Sometimes. While it's generally better to pay points upfront if you have the cash, some lenders allow you to roll the cost of points into your loan amount. This increases your principal and thus your monthly payments, but avoids a large out-of-pocket expense at closing. Consider the impact on your loan amortization schedule.

What if I sell my home before the breakeven point?

If you sell or refinance your home before you reach the breakeven point, you will have spent more money on the points than you saved through lower monthly payments. In this scenario, buying points would have been a net loss.

How do I compare points from different lenders?

When comparing lenders, look at the Annual Percentage Rate (APR) in addition to the nominal interest rate. The APR incorporates the cost of points and other fees into an effective annual rate, giving you a more accurate comparison of the total cost of borrowing.

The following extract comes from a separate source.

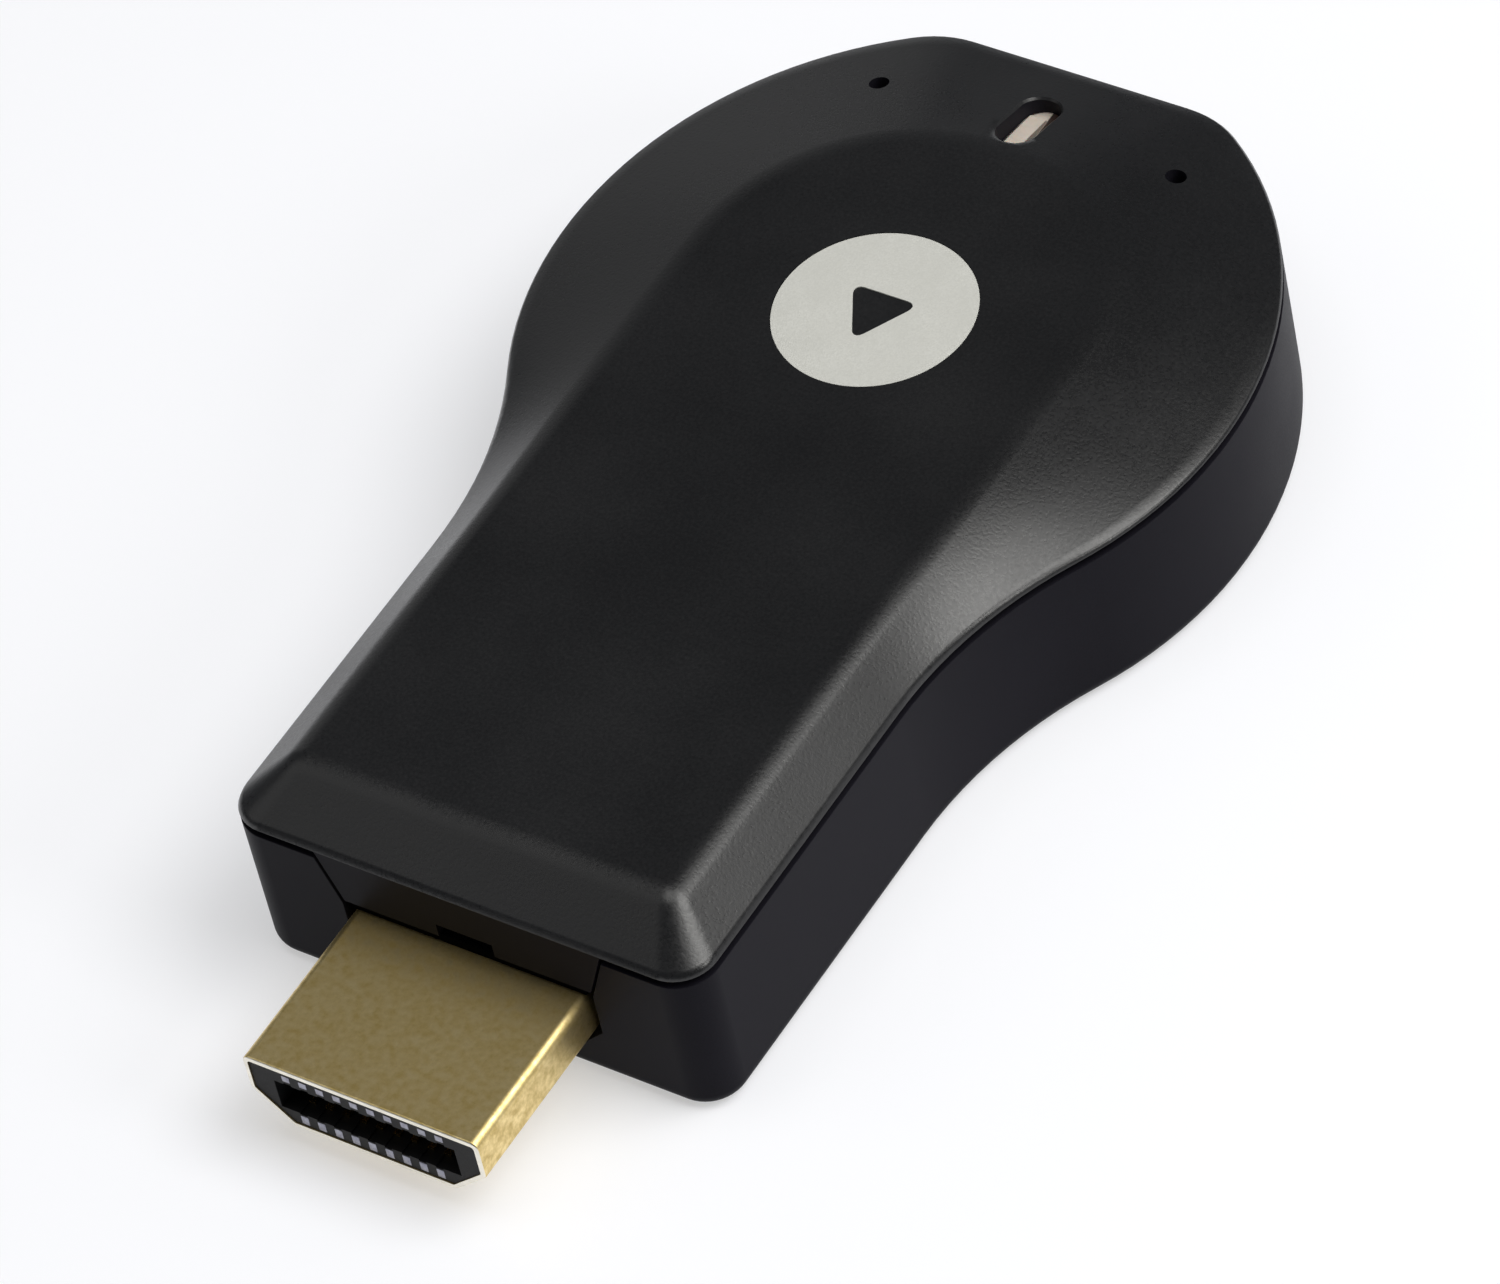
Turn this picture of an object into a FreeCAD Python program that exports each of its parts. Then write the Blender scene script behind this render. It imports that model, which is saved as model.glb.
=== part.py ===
"""Streaming stick: a keyhole-shaped plastic case with a display plug at its front.

Lengths are millimetres. X is across the stick, Y runs from the plug to the round
tail, Z is up. The origin is on the underside, at the middle of the overall box.
Every sub-part is drawn from the case's front face (Y = 0) on its centre line and is
moved into the part's frame by its Placement.
"""
import FreeCAD, Part
import Sketcher
import math
import os
import re

doc = FreeCAD.newDocument("streaming_stick")
sizes = doc.addObject("Spreadsheet::Sheet", "Sizes")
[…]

Is a lower interest rate always better for my overall financial health?

While a lower interest rate can reduce your monthly expenses and total interest paid over time, it's not always the best use of your capital. If you have high-interest debt (like credit card balances) or can invest the money for a higher return than the interest rate savings, those options might be more beneficial. Always consider your overall financial picture and the impact of interest rates.

Does this calculator account for taxes or other closing costs?

This mortgage points breakeven calculator focuses solely on the cost of points versus the savings from a reduced interest rate. It does not account for tax deductibility of points, other closing costs, property taxes, homeowner's insurance, or private mortgage insurance (PMI). These factors should be considered separately when evaluating your total mortgage cost.